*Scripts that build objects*
%%

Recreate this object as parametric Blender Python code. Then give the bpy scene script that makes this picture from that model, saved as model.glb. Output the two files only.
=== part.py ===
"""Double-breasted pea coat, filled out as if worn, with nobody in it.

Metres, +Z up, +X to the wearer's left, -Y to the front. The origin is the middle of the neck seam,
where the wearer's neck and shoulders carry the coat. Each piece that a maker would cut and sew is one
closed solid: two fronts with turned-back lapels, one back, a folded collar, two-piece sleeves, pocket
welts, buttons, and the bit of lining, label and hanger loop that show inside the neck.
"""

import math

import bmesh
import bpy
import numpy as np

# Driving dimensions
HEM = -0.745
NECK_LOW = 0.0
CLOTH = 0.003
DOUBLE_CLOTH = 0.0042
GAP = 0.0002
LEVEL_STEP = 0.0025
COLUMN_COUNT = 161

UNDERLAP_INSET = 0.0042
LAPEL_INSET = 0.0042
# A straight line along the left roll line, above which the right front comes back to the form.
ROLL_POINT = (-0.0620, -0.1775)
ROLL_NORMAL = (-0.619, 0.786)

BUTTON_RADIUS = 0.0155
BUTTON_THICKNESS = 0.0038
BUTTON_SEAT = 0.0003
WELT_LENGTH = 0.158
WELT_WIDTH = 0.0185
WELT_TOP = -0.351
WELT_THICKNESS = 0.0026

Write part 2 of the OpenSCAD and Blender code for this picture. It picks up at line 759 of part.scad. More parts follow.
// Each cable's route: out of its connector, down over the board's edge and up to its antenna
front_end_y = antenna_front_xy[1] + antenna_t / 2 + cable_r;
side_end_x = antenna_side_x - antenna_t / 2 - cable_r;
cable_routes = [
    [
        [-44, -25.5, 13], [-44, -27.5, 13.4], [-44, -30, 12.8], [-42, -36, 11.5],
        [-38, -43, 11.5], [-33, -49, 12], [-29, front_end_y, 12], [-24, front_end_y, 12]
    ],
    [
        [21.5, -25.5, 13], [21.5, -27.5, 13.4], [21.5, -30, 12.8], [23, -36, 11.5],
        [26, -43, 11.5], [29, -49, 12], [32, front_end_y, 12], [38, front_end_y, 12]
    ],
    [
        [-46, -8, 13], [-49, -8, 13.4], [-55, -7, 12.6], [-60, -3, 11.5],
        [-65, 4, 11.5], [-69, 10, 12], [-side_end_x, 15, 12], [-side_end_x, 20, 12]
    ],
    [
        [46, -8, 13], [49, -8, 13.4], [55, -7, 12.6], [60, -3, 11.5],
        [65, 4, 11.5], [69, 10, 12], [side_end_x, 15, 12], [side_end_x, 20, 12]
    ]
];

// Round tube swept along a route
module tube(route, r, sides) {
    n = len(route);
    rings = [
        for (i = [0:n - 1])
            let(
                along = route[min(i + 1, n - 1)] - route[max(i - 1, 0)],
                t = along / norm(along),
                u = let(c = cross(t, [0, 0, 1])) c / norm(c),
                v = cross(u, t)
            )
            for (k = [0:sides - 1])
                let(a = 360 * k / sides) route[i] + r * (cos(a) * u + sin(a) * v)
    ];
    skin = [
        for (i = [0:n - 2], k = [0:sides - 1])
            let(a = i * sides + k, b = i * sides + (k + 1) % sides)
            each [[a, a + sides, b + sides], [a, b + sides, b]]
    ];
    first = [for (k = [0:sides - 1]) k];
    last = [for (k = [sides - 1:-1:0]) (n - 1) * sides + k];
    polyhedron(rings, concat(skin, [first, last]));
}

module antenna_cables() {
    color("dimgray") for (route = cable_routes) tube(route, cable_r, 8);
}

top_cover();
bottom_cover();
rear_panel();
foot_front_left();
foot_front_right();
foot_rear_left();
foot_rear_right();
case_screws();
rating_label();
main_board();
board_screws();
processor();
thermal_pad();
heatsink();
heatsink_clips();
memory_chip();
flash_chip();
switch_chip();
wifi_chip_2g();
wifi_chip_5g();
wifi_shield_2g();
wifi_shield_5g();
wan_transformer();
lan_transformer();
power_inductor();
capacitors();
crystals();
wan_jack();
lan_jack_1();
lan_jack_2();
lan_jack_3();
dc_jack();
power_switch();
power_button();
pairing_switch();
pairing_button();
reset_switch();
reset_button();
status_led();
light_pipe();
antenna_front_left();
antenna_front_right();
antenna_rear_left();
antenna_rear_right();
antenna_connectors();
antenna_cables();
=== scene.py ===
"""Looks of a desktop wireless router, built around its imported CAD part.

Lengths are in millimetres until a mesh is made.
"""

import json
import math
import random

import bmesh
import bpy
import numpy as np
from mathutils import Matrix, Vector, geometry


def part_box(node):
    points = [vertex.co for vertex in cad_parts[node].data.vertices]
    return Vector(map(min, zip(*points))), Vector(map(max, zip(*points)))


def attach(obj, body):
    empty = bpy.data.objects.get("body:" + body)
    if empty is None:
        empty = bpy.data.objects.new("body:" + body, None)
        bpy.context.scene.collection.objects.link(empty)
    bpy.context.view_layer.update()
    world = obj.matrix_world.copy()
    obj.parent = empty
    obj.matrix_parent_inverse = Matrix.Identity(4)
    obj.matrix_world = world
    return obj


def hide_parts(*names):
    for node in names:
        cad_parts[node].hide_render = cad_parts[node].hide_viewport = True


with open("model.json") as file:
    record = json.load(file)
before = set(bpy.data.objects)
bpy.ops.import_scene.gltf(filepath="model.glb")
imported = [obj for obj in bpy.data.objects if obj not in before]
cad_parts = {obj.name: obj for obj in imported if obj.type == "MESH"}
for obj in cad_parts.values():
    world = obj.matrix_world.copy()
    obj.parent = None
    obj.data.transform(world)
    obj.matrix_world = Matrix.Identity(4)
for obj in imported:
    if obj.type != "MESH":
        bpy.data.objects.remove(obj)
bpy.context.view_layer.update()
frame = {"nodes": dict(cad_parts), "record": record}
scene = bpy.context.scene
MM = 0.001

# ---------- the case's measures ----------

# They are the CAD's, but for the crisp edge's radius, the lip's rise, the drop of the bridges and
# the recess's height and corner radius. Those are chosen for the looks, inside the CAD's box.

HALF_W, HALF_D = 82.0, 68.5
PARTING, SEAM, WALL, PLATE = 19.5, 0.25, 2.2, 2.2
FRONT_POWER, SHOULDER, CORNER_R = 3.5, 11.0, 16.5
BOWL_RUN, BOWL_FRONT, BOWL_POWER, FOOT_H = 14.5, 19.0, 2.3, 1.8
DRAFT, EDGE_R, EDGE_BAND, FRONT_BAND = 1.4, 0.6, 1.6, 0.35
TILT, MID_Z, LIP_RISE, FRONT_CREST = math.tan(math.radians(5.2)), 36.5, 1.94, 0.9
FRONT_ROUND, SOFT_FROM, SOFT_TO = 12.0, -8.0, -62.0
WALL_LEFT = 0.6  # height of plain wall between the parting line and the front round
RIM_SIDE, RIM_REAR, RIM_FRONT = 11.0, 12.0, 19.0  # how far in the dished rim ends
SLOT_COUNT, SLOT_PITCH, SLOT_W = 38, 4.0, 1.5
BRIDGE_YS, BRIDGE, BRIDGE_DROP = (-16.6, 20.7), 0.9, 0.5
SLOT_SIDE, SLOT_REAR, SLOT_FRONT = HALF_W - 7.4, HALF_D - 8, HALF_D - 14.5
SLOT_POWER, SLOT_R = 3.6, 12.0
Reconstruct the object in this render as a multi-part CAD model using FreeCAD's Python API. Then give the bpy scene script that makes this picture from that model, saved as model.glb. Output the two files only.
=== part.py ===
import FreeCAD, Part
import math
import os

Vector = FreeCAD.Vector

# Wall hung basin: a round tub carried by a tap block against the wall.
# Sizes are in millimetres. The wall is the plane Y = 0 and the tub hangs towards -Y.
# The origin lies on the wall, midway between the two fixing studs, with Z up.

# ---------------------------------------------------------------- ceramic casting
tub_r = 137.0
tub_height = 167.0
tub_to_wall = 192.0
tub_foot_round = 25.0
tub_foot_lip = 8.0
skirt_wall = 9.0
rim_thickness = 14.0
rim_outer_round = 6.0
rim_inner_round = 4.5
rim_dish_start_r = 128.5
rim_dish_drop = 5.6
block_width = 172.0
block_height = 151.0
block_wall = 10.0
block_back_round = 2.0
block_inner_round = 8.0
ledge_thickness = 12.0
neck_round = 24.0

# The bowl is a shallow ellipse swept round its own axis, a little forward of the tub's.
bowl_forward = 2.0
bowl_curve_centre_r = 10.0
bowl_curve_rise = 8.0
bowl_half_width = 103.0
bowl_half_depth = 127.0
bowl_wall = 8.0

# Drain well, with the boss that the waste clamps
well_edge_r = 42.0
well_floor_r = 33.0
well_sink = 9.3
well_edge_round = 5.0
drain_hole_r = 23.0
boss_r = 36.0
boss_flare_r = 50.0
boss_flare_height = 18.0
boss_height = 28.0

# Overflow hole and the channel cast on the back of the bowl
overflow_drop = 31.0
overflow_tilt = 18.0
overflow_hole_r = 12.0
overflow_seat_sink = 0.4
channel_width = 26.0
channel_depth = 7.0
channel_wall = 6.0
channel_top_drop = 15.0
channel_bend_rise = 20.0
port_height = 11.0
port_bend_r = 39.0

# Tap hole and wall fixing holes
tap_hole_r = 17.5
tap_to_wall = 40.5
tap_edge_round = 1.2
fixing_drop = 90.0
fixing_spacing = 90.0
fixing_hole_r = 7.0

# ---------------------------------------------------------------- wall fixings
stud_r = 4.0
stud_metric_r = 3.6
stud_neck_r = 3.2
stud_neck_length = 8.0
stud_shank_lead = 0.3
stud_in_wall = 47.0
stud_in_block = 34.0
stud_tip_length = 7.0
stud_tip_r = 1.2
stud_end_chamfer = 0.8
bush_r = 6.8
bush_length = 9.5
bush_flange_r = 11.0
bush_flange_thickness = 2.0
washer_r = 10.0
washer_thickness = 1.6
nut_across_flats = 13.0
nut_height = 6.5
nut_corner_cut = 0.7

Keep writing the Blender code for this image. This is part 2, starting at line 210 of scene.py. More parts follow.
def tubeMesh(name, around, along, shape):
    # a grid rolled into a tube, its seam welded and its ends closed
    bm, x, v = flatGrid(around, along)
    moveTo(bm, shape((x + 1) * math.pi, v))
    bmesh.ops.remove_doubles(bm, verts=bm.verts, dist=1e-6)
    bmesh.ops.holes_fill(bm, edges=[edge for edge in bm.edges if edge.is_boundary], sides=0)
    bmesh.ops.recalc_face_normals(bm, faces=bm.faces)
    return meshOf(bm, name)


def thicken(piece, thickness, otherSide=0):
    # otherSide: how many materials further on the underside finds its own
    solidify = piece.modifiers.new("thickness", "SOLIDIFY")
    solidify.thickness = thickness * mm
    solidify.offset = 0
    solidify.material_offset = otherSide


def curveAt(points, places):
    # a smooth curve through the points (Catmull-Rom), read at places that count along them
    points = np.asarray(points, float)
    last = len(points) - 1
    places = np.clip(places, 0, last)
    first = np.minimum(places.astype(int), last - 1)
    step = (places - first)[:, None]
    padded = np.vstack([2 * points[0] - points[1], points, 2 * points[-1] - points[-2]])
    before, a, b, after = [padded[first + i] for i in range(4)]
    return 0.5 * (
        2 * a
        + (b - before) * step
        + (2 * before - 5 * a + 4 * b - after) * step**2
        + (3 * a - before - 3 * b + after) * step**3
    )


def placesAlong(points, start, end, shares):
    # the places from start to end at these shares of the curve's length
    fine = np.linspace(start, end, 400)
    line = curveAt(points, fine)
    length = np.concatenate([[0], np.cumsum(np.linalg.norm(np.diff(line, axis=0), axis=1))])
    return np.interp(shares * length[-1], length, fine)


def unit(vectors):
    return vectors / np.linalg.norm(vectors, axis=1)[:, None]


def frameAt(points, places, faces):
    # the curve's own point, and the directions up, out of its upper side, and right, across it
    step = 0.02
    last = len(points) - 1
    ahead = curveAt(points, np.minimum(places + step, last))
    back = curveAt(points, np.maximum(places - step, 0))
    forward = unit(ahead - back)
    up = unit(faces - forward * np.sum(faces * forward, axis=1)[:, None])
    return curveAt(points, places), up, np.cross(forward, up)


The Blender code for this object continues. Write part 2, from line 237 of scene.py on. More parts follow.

%%

*What you should do*
Your task is to repeat the lines from the one containing "top_cover();" to the one containing "obj.data.transform(world)", both lines included. Leave out every other line.

*Full response*
top_cover();
bottom_cover();
rear_panel();
foot_front_left();
foot_front_right();
foot_rear_left();
foot_rear_right();
case_screws();
rating_label();
main_board();
board_screws();
processor();
thermal_pad();
heatsink();
heatsink_clips();
memory_chip();
flash_chip();
switch_chip();
wifi_chip_2g();
wifi_chip_5g();
wifi_shield_2g();
wifi_shield_5g();
wan_transformer();
lan_transformer();
power_inductor();
capacitors();
crystals();
wan_jack();
lan_jack_1();
lan_jack_2();
lan_jack_3();
dc_jack();
power_switch();
power_button();
pairing_switch();
pairing_button();
reset_switch();
reset_button();
status_led();
light_pipe();
antenna_front_left();
antenna_front_right();
antenna_rear_left();
antenna_rear_right();
antenna_connectors();
antenna_cables();
=== scene.py ===
"""Looks of a desktop wireless router, built around its imported CAD part.

Lengths are in millimetres until a mesh is made.
"""

import json
import math
import random

import bmesh
import bpy
import numpy as np
from mathutils import Matrix, Vector, geometry


def part_box(node):
    points = [vertex.co for vertex in cad_parts[node].data.vertices]
    return Vector(map(min, zip(*points))), Vector(map(max, zip(*points)))


def attach(obj, body):
    empty = bpy.data.objects.get("body:" + body)
    if empty is None:
        empty = bpy.data.objects.new("body:" + body, None)
        bpy.context.scene.collection.objects.link(empty)
    bpy.context.view_layer.update()
    world = obj.matrix_world.copy()
    obj.parent = empty
    obj.matrix_parent_inverse = Matrix.Identity(4)
    obj.matrix_world = world
    return obj


def hide_parts(*names):
    for node in names:
        cad_parts[node].hide_render = cad_parts[node].hide_viewport = True


with open("model.json") as file:
    record = json.load(file)
before = set(bpy.data.objects)
bpy.ops.import_scene.gltf(filepath="model.glb")
imported = [obj for obj in bpy.data.objects if obj not in before]
cad_parts = {obj.name: obj for obj in imported if obj.type == "MESH"}
for obj in cad_parts.values():
    world = obj.matrix_world.copy()
    obj.parent = None
    obj.data.transform(world)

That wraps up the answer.